WRITTEN TASK:
The listing below holds a line with "Model this object" and a later line with "const RIB_COUNT = 24;". Write out those two lines and every line between them, exactly, and nothing else.

RECORDS PROVIDED:

** Begin **

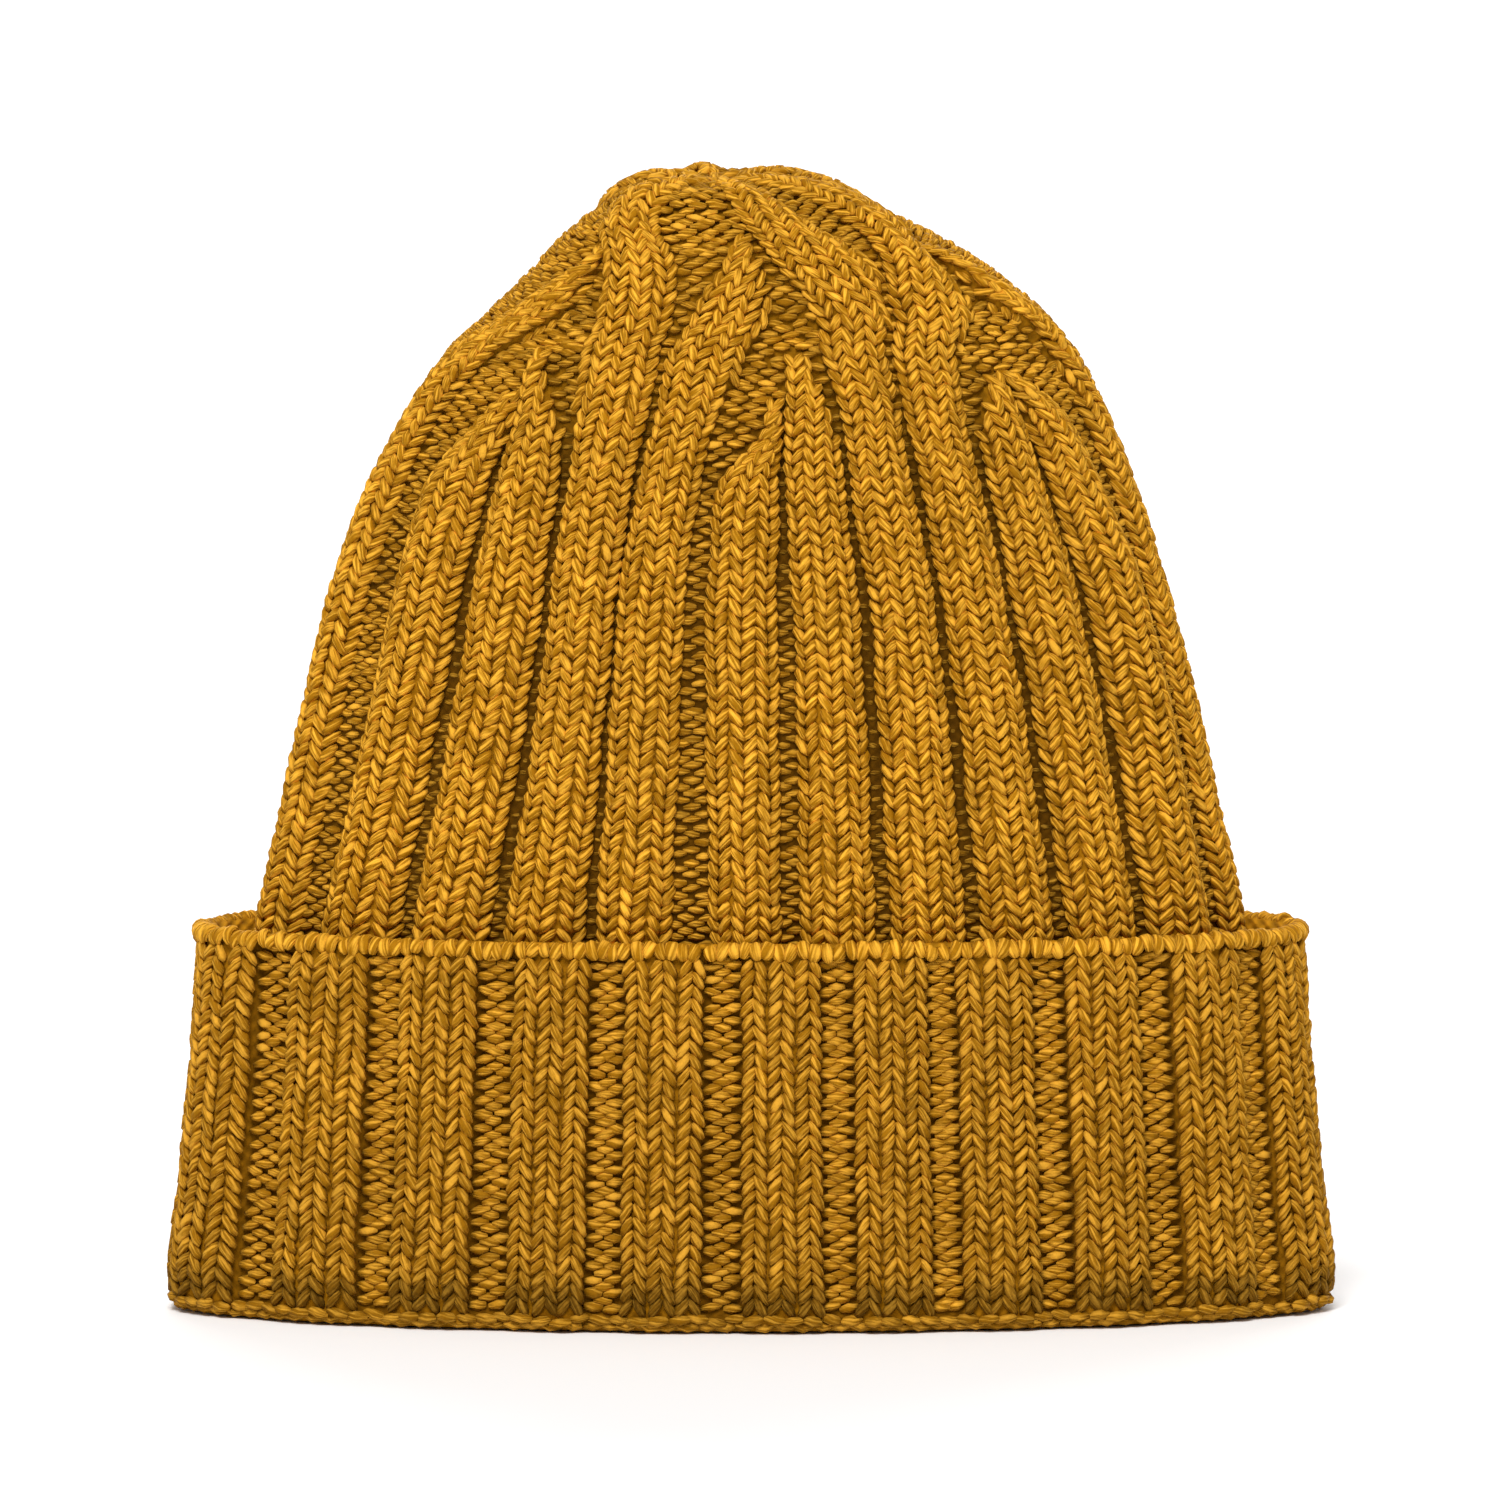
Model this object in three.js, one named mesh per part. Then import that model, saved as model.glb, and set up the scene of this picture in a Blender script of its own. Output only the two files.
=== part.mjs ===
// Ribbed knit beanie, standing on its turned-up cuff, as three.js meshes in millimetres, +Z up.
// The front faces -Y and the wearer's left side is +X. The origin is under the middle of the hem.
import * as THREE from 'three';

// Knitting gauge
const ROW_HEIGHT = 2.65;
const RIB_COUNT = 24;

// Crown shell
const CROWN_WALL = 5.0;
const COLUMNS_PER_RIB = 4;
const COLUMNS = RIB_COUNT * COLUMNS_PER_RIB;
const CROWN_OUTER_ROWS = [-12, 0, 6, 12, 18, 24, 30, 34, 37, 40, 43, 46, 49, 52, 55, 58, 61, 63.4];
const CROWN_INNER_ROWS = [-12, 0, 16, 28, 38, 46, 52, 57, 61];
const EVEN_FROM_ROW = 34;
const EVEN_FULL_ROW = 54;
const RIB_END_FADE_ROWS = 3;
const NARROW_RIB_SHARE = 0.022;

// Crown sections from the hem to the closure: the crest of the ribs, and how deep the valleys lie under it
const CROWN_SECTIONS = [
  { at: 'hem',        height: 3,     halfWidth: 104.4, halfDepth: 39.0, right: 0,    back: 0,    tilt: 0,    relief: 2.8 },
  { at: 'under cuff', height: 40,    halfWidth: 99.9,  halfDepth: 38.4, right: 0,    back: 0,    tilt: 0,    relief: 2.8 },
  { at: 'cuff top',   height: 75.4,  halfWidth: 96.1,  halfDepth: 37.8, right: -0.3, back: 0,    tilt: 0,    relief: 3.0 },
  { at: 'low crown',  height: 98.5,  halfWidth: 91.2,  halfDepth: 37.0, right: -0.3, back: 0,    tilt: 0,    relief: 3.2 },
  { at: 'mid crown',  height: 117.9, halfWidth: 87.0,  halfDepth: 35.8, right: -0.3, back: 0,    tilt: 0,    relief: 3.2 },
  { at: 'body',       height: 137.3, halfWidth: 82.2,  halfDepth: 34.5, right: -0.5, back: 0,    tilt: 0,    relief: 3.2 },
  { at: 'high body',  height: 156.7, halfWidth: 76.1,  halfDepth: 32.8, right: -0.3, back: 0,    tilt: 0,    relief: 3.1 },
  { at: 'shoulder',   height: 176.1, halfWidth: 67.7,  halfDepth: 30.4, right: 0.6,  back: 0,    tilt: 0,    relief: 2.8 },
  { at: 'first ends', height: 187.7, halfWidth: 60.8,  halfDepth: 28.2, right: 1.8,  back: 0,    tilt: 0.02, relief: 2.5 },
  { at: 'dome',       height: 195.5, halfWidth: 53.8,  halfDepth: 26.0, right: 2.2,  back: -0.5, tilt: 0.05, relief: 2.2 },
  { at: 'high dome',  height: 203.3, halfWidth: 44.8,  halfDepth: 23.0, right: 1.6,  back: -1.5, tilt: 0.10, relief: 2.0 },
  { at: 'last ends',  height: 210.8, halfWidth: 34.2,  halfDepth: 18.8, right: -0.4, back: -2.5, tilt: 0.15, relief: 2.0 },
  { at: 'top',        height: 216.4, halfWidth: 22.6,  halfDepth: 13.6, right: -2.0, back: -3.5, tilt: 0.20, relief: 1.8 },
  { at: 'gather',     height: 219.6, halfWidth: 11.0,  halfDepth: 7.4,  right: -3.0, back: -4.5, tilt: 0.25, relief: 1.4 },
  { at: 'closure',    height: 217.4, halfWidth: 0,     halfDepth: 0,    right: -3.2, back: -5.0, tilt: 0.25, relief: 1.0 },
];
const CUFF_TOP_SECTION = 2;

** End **
** Begin **

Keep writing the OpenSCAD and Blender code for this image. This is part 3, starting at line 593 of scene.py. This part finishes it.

** End **

EXERCISE OUTPUT:
Model this object in three.js, one named mesh per part. Then import that model, saved as model.glb, and set up the scene of this picture in a Blender script of its own. Output only the two files.
=== part.mjs ===
// Ribbed knit beanie, standing on its turned-up cuff, as three.js meshes in millimetres, +Z up.
// The front faces -Y and the wearer's left side is +X. The origin is under the middle of the hem.
import * as THREE from 'three';

// Knitting gauge
const ROW_HEIGHT = 2.65;
const RIB_COUNT = 24;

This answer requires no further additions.